The Court makes no ruling as to the disposition of the $1,000 deposit. Neither party has adequately addressed the question as to ownership of that item, which should be held by the Trustee until the issue is either settled, or briefed and determined.
In the meantime, the Trustee is ordered to distribute $3,000 in accordance with this opinion.
. The lis pendens was filed and the restraining order obtained in connection with the bank's suit to remove Patricia's name from the legal title. The bank contends that the Debtor's conveyance to his sister was fraudulent.
. Hyman testified that it was his intention to retain a portion of the down payment as payment for legal services.

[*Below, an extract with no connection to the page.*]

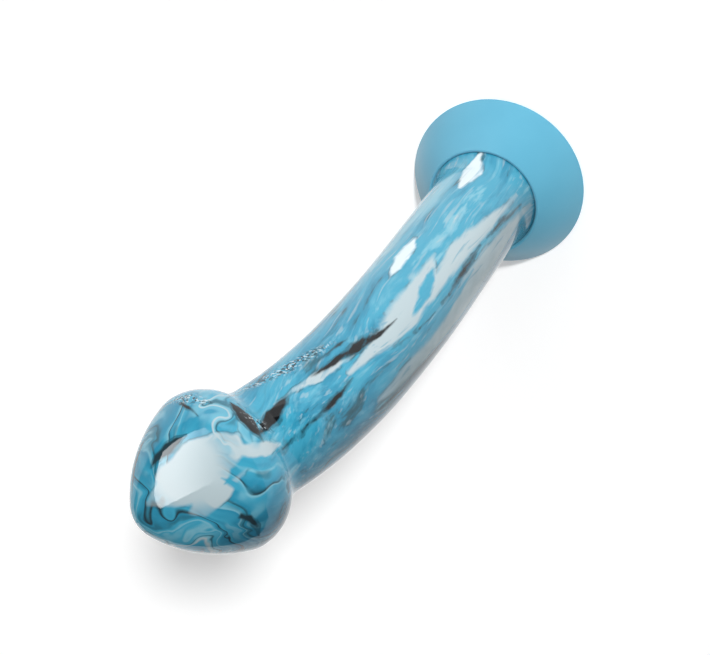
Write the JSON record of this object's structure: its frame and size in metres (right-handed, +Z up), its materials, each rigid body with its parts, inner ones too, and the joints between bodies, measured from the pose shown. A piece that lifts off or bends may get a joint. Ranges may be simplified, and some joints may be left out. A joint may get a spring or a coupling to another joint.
{
  "type": "glass massage wand",
  "caption": "Curved marbled-glass intimate massage wand with a bulbous head, standing in a removable domed silicone suction base.",
  "frame": {"origin": "centre of the suction base's sealing lip, on the surface that it stands on", "axes": "+Z up along the straight lower shaft and the base's axis; +X is the way the wand bends; the wand is symmetric about the XZ plane"},
  "size_m": [0.0735, 0.057, 0.1955],
  "materials": {
    "silicone_blue": "matte",
    "clear_glass": "gloss",
    "marbled_glass": "gloss"
  },
  "bodies": {
    "base": {"suction_base": "silicone_blue"},
    "wand": {"glass_core": "clear_glass", "marbled_layer": "marbled_glass"}
  },
  "joints": [
    {"name": "wand_pull", "type": "slide", "parent": "base", "child": "wand", "axis": [0, 0, 1], "range_m": [0, 0.03]}
  ]
}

.BKP's bank statement for the period in question demonstrates that the Plaintiffs checking account balance was sufficient to cover the check on the date of the closing. (Plaintiffs Exh. 6).
. The purchase and sale agreement required the seller to pay the broker. (See Plaintiffs Exh. 1; Tr. p. 98).
. BKP's check, the $1,000 deposit, and additional funds provided by the mortgagee bank.